Information supplied =
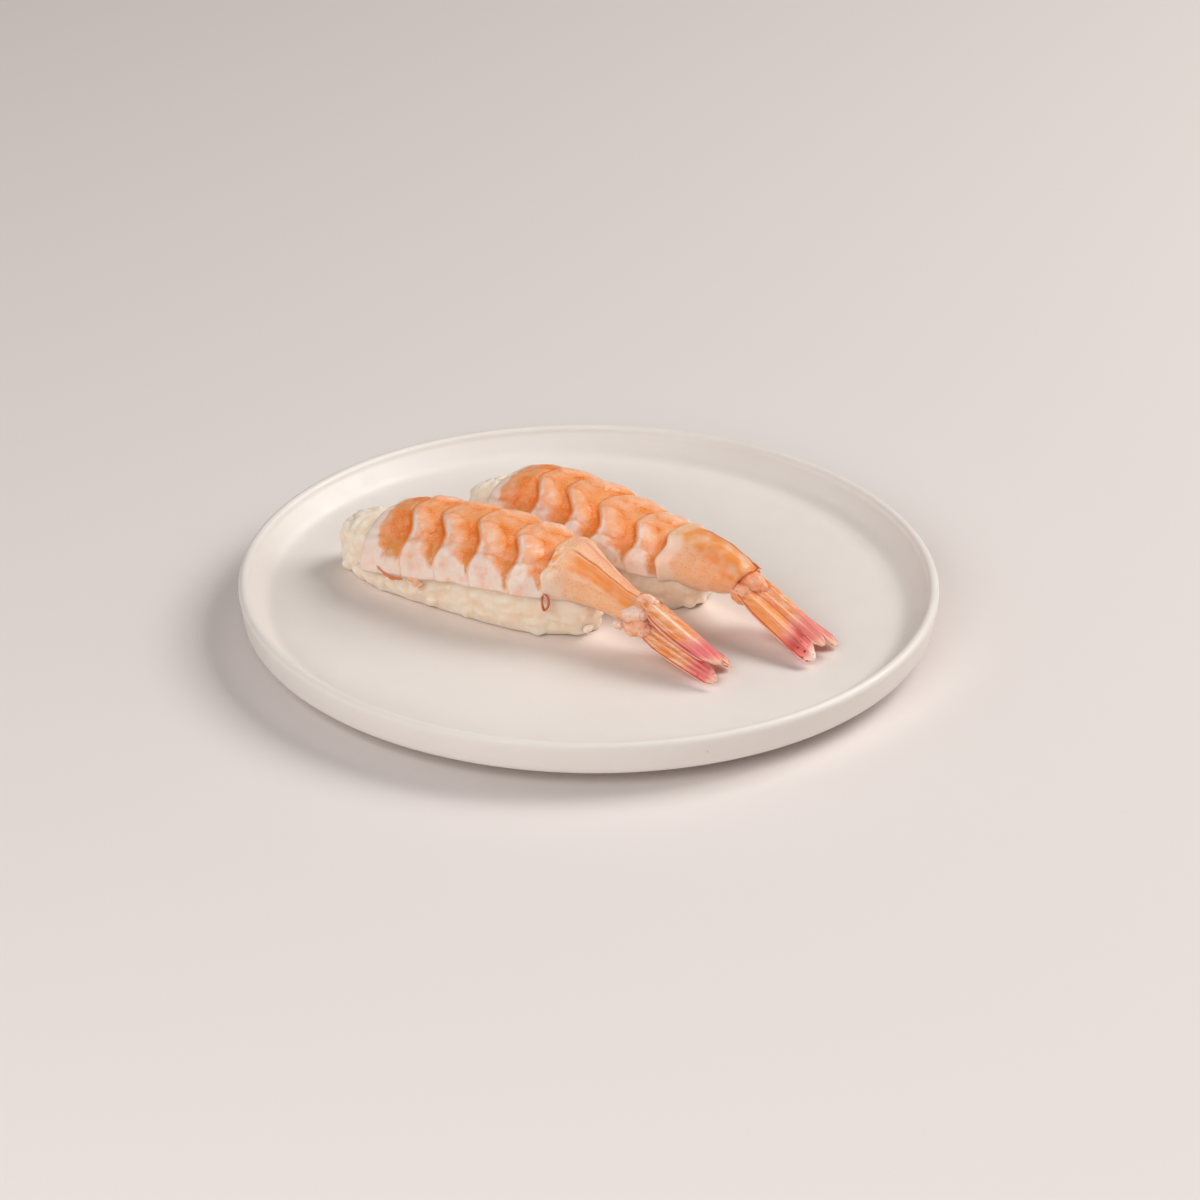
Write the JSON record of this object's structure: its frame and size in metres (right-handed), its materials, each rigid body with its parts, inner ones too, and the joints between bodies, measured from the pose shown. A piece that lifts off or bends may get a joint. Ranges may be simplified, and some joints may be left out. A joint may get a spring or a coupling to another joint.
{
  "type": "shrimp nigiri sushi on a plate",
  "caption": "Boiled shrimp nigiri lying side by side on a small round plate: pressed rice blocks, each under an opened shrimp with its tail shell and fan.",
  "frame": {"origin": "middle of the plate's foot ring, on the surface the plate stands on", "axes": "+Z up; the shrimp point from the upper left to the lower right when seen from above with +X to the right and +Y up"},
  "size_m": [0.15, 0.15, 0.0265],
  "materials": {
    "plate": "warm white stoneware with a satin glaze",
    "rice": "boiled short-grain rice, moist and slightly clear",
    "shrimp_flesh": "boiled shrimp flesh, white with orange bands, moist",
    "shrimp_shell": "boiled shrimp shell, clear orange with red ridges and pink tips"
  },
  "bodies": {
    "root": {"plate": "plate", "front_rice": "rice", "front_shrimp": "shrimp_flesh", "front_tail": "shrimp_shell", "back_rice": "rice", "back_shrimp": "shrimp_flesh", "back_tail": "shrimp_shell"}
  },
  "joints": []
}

Direction = Reproduce the complete set of lines precisely as supplied.

Complete response =
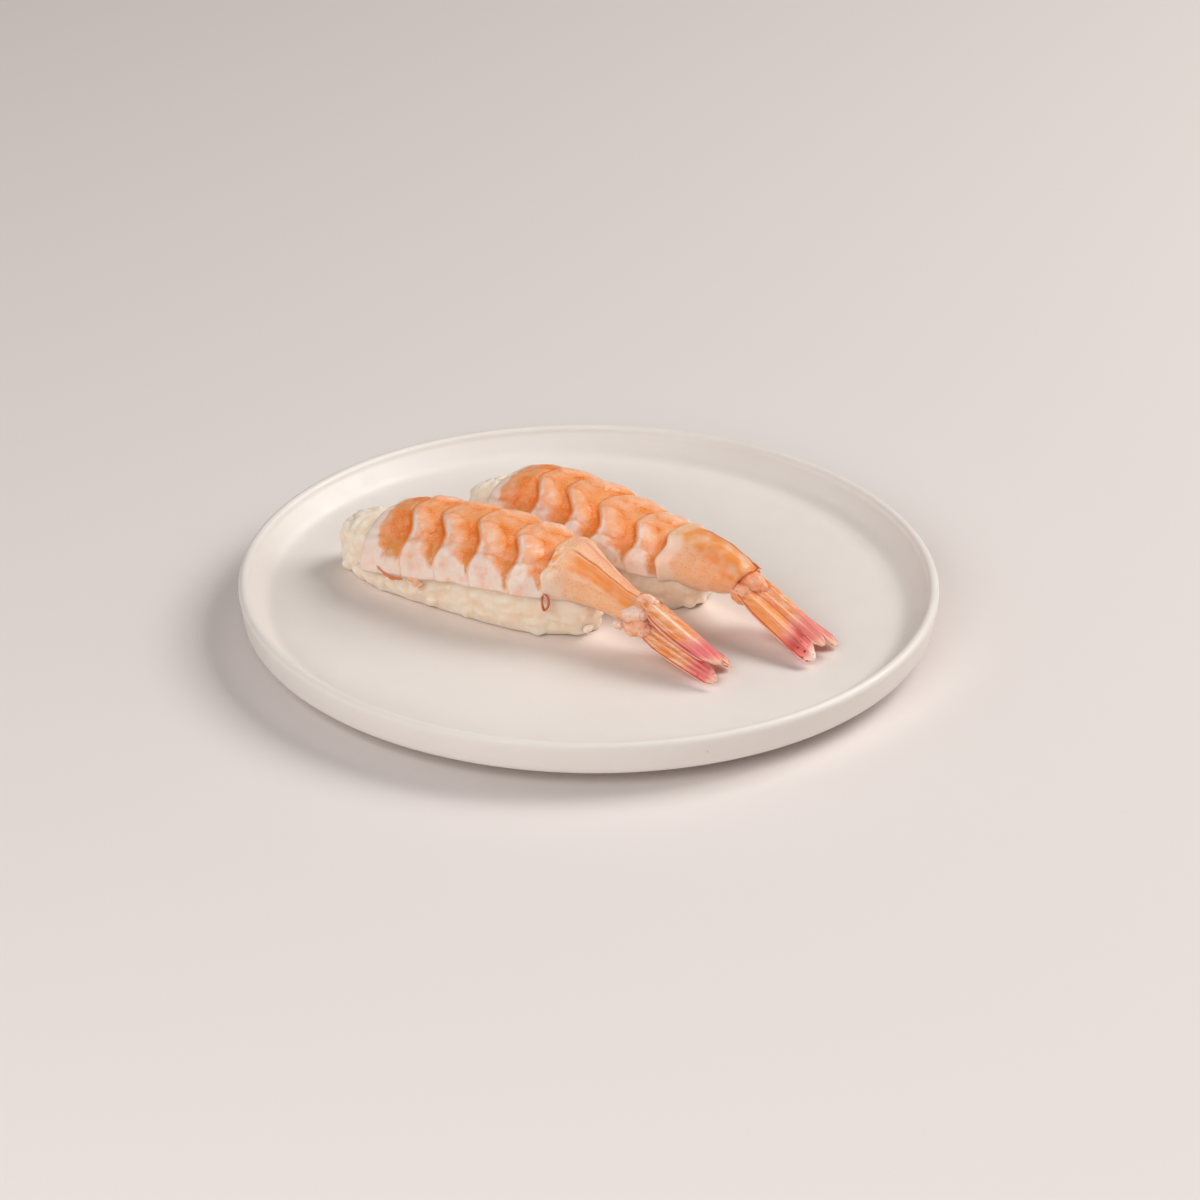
Write the JSON record of this object's structure: its frame and size in metres (right-handed), its materials, each rigid body with its parts, inner ones too, and the joints between bodies, measured from the pose shown. A piece that lifts off or bends may get a joint. Ranges may be simplified, and some joints may be left out. A joint may get a spring or a coupling to another joint.
{
  "type": "shrimp nigiri sushi on a plate",
  "caption": "Boiled shrimp nigiri lying side by side on a small round plate: pressed rice blocks, each under an opened shrimp with its tail shell and fan.",
  "frame": {"origin": "middle of the plate's foot ring, on the surface the plate stands on", "axes": "+Z up; the shrimp point from the upper left to the lower right when seen from above with +X to the right and +Y up"},
  "size_m": [0.15, 0.15, 0.0265],
  "materials": {
    "plate": "warm white stoneware with a satin glaze",
    "rice": "boiled short-grain rice, moist and slightly clear",
    "shrimp_flesh": "boiled shrimp flesh, white with orange bands, moist",
    "shrimp_shell": "boiled shrimp shell, clear orange with red ridges and pink tips"
  },
  "bodies": {
    "root": {"plate": "plate", "front_rice": "rice", "front_shrimp": "shrimp_flesh", "front_tail": "shrimp_shell", "back_rice": "rice", "back_shrimp": "shrimp_flesh", "back_tail": "shrimp_shell"}
  },
  "joints": []
}